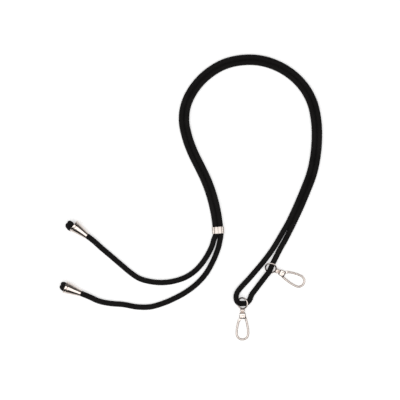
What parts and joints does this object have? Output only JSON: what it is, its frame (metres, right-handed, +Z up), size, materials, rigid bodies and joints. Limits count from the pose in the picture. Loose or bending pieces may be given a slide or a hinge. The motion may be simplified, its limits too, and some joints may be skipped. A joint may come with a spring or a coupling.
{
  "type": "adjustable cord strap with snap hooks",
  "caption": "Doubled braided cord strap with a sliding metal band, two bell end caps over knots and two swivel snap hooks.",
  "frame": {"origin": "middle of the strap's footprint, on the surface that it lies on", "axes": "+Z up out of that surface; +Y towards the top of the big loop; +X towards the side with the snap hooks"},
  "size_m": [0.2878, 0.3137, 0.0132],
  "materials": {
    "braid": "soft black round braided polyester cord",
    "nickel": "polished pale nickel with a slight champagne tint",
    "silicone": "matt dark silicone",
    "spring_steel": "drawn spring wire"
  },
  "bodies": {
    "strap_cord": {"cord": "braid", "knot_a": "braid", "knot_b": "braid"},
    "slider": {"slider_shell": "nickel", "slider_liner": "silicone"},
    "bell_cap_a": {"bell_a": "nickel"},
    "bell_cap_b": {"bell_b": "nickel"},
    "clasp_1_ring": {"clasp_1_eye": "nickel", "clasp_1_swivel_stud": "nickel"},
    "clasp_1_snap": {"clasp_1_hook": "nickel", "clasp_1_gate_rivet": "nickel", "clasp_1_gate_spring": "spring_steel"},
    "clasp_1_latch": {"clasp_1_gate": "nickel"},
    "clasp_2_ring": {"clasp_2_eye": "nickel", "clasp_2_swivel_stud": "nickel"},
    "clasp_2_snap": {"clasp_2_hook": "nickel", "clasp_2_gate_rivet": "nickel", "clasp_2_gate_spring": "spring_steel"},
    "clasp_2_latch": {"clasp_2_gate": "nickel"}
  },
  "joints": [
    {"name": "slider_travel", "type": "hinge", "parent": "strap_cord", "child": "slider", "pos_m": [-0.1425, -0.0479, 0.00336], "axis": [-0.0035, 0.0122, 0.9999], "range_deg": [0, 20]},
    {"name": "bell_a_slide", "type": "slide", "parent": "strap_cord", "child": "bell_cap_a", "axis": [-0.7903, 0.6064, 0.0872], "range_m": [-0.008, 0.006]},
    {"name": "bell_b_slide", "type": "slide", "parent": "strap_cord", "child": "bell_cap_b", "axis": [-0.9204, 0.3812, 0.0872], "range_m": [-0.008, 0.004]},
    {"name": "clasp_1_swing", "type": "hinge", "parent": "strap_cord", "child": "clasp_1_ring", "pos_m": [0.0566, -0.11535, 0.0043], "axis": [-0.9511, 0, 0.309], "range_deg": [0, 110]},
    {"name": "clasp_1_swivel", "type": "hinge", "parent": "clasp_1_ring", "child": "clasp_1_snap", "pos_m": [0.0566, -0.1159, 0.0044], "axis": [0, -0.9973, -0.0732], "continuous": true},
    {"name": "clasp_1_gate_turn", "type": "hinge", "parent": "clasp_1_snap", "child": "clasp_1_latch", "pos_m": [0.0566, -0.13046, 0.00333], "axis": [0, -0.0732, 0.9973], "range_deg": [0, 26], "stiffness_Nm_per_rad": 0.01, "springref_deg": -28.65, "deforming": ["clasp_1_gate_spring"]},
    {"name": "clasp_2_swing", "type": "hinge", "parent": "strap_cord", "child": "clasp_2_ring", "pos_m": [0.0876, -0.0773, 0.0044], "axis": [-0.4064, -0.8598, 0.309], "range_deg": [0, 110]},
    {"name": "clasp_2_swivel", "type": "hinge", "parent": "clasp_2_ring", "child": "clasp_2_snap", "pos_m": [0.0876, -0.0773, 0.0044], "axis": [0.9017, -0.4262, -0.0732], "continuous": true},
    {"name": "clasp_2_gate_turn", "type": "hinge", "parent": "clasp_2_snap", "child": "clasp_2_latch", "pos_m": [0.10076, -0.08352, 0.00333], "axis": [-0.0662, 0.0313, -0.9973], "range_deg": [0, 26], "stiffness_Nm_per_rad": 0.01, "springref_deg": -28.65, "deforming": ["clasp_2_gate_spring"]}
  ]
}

◆ **Goal of the exercise**
Find the word "bodies" in the data and show each line that holds it.

◆ **Answer to the problem**
What parts and joints does this object have? Output only JSON: what it is, its frame (metres, right-handed, +Z up), size, materials, rigid bodies and joints. Limits count from the pose in the picture. Loose or bending pieces may be given a slide or a hinge. The motion may be simplified, its limits too, and some joints may be skipped. A joint may come with a spring or a coupling.
  "bodies": {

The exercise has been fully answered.